- Requirements -
Copy out each line that mentions the word "vertices".

- Stored data -
>> START

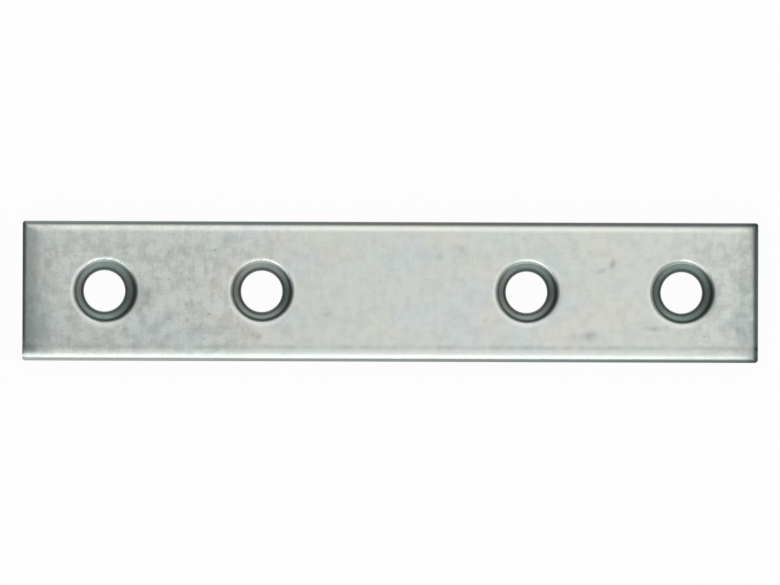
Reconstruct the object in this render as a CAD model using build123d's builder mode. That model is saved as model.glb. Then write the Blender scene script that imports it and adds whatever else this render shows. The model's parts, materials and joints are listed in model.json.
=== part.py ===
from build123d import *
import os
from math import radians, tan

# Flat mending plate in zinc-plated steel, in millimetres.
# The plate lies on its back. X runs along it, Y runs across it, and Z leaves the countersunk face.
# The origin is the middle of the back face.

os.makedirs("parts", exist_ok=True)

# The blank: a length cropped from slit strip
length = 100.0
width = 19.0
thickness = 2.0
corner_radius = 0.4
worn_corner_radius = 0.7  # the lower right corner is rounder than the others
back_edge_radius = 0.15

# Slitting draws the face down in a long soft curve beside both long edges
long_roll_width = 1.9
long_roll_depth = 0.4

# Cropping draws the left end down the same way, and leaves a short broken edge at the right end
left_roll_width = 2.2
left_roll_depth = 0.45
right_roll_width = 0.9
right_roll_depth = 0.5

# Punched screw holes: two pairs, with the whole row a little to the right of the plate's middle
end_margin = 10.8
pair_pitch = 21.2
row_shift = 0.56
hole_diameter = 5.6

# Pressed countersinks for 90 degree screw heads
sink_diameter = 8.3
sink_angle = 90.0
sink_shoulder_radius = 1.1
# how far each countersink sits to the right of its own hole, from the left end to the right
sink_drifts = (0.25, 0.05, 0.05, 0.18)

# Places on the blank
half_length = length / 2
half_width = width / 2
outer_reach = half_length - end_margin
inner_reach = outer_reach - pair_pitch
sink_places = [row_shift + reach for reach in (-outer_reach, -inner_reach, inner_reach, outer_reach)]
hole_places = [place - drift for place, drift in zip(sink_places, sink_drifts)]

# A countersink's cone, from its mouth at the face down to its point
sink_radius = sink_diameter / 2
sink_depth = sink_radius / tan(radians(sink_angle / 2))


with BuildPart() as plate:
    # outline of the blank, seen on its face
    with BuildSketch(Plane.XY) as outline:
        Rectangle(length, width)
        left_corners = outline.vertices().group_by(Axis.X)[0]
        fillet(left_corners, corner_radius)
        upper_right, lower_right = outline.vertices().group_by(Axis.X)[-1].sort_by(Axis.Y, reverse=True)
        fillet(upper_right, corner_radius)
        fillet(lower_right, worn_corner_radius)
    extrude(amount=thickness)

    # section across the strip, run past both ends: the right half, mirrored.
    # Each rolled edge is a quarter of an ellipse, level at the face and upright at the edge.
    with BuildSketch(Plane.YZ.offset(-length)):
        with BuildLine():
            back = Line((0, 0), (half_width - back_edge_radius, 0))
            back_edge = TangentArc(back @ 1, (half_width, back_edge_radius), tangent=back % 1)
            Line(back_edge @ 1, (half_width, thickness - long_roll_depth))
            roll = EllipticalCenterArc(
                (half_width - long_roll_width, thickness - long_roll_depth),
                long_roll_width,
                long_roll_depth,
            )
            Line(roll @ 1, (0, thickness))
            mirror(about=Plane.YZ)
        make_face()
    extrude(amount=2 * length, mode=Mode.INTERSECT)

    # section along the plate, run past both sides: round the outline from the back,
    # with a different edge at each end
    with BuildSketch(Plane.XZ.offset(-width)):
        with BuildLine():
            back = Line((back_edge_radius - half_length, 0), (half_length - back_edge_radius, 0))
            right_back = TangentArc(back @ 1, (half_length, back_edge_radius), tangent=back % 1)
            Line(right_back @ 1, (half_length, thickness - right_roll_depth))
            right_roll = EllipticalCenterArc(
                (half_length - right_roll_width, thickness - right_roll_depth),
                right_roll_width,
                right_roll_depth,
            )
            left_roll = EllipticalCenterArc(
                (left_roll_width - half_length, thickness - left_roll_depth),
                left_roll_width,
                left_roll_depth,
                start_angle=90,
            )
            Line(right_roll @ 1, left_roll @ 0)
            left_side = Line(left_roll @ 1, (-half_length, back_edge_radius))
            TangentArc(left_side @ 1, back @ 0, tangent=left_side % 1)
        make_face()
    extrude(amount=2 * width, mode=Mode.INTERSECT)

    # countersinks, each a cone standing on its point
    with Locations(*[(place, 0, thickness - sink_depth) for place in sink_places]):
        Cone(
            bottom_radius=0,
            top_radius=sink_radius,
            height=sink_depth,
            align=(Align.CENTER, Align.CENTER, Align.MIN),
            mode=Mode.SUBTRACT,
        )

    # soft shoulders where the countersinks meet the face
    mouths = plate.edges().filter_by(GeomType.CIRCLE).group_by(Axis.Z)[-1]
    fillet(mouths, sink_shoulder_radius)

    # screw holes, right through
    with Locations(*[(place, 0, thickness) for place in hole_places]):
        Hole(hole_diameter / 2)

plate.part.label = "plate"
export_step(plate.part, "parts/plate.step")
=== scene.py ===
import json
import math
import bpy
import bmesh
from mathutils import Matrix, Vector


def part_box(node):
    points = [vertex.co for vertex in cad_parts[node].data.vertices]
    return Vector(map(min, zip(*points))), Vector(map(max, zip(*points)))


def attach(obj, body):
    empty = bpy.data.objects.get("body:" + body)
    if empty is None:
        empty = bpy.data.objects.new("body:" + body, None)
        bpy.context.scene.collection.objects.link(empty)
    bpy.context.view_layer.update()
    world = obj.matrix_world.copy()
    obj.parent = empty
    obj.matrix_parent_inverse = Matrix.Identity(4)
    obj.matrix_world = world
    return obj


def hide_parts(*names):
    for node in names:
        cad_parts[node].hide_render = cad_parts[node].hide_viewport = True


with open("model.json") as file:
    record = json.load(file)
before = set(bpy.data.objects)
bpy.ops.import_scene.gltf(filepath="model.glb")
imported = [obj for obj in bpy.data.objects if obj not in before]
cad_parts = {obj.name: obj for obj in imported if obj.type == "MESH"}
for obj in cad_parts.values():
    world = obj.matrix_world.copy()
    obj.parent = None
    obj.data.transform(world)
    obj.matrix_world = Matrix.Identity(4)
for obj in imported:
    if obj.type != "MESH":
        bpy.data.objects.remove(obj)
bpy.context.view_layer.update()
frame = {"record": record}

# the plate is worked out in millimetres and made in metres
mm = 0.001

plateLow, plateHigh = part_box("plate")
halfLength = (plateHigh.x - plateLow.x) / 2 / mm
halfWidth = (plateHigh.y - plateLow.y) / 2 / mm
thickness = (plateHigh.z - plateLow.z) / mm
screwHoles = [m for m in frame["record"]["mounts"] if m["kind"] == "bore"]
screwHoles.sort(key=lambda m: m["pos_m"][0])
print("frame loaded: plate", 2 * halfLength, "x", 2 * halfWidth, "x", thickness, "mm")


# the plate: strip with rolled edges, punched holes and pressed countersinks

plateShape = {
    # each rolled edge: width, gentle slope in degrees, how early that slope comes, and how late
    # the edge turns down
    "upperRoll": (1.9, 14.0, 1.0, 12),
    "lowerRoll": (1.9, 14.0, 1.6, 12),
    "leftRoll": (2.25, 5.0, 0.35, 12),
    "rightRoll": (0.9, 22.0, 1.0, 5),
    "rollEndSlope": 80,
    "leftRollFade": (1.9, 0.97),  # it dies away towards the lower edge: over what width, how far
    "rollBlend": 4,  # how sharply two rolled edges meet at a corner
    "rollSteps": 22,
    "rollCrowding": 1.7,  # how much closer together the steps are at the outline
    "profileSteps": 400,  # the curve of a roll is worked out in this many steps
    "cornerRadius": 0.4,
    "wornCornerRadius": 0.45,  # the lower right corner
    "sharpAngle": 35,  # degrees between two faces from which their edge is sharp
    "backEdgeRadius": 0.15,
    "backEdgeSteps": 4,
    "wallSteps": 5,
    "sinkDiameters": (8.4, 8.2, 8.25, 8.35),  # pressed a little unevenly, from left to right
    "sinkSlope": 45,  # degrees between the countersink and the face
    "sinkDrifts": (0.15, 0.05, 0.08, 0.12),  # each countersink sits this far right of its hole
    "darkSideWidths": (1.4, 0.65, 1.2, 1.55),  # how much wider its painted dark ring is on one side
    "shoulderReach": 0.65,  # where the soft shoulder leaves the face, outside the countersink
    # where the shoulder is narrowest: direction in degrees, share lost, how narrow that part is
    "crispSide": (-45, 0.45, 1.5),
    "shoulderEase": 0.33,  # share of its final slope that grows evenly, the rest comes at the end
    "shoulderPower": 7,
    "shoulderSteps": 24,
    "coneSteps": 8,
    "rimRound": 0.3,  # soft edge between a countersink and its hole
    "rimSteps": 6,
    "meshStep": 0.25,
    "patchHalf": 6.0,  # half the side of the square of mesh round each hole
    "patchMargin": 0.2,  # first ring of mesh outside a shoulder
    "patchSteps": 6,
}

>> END

- Full response -
        left_corners = outline.vertices().group_by(Axis.X)[0]
        upper_right, lower_right = outline.vertices().group_by(Axis.X)[-1].sort_by(Axis.Y, reverse=True)
    points = [vertex.co for vertex in cad_parts[node].data.vertices]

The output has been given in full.